» DIRECTIONS FOR THIS TASK: Say how many lines contain the word "bodies" and give no other text.

» DATA LINES:
....

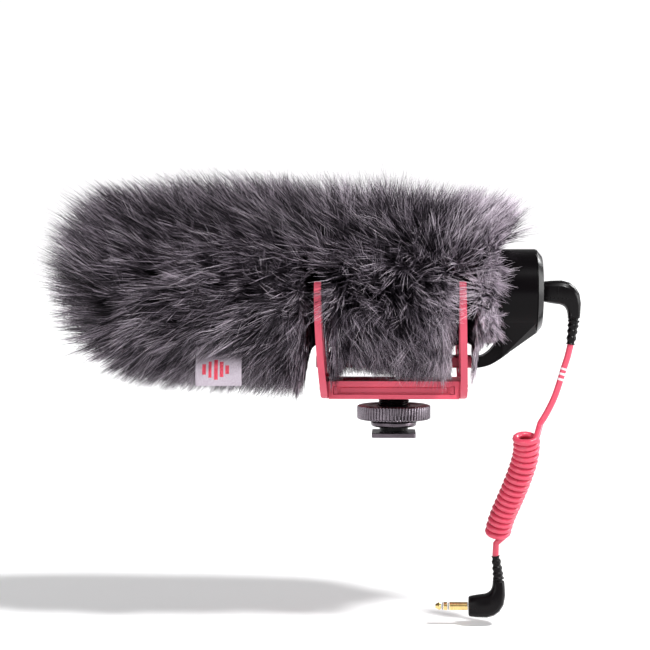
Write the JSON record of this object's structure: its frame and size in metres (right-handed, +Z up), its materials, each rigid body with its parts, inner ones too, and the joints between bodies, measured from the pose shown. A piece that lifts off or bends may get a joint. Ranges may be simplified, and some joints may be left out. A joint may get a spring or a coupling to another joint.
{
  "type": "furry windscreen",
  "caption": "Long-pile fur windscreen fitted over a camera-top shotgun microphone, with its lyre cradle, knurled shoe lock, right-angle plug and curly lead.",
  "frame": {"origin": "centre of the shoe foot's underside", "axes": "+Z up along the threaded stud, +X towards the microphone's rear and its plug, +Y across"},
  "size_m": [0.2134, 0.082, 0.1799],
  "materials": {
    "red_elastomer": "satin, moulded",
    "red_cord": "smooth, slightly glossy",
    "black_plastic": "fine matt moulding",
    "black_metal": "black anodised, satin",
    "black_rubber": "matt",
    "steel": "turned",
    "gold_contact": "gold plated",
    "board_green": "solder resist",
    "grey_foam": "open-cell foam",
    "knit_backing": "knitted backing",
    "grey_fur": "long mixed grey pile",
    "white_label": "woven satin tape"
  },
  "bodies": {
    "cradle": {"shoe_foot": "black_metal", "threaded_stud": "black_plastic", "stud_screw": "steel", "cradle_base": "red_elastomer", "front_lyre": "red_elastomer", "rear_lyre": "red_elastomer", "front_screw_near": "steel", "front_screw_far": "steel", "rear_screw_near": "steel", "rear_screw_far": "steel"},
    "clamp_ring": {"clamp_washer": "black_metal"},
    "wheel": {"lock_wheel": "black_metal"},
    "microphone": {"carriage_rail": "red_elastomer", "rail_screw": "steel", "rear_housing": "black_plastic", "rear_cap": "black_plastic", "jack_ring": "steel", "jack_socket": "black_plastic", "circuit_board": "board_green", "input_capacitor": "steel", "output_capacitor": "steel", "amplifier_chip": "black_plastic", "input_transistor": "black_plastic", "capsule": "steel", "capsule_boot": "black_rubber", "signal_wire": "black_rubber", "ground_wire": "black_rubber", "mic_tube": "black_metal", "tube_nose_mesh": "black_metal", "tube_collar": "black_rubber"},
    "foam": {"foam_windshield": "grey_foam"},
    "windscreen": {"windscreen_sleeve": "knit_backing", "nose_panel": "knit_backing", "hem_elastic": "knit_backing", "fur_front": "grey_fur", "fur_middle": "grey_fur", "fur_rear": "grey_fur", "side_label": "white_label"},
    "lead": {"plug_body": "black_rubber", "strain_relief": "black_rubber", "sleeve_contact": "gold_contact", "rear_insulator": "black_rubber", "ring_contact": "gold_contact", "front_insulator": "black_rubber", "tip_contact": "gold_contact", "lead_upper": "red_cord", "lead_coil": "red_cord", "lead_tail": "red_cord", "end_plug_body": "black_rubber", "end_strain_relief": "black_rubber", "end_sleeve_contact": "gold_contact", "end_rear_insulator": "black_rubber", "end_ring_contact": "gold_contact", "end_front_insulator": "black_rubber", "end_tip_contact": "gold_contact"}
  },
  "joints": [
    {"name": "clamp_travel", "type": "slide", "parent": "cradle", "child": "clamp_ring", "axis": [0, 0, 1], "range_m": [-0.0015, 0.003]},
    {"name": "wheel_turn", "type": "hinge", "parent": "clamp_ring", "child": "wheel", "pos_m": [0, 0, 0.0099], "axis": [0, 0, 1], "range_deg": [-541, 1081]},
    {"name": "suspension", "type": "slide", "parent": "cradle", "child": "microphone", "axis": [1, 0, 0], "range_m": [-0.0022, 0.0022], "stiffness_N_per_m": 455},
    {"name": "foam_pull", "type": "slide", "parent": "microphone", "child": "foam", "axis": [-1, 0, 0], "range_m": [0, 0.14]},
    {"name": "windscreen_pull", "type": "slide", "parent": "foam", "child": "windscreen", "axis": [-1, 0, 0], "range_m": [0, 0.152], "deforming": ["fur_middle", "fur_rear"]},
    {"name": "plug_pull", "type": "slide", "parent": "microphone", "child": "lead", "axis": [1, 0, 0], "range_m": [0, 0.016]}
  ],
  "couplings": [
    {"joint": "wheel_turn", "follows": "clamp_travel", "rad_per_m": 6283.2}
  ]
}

....

» EXPECTED OUTPUT: 2